We are not there now—at least not yet.
“It’s correct to fault Manila Water for not informing the people earlier,” says Gozun, agreeing with the seemingly unending castigation of the Ayala Corporation subsidiary. “The problem is, when you tell people that there could be water interruption, it could be that people were storing more water than they actually use.” However, this problem, she says, has been raised last year by many government, private, and non-government agencies, and the Manila Water is not solely to blame for the current mess. It should have been—and still should be—a collective responsibility: “Alam na natin El Niño year tayo, last year pa. Yung efficiency, wala pa rin talaga, wala sa building code, planning code.”
The Controversial Dams
A widely debated topic nowadays is the China-funded Kaliwa Dam, which can provide a total of 2,400 million liters per day, according to report by ABS-CBN News, published on March 21. However, the project has met protests from environmentalists and locals, who are against its use of ancestral land.

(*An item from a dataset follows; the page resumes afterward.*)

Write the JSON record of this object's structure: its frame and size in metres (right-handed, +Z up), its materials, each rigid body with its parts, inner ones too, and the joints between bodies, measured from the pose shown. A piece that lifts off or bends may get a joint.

Gozun says the project has been discussed for the past two years. “That has been identified as a needed measure so we can have alternative sources,” she says. She is hoping that they will carefully use existing approaches “na hindi gano’n kalaki ang impact sa environment.” It will take, however, years to finish the project, if it were to be carried out.
“We shouldn’t be complacent,” she warns the people. “In 2003, we only got 55 percent of the average rainfall. We need to conserve! We are now very conscious about energy efficiency, when we can live without power, but not without water.”
There may be a lot of fake news surrounding this recent catastrophe, but Gozun says, what she knows for sure is that water shortage is happening, and we will keep feeling its dreadful impact, unless all of us—yes, all—do something about it. Gozun concludes, “It’s a real problem, which people should wake up to.”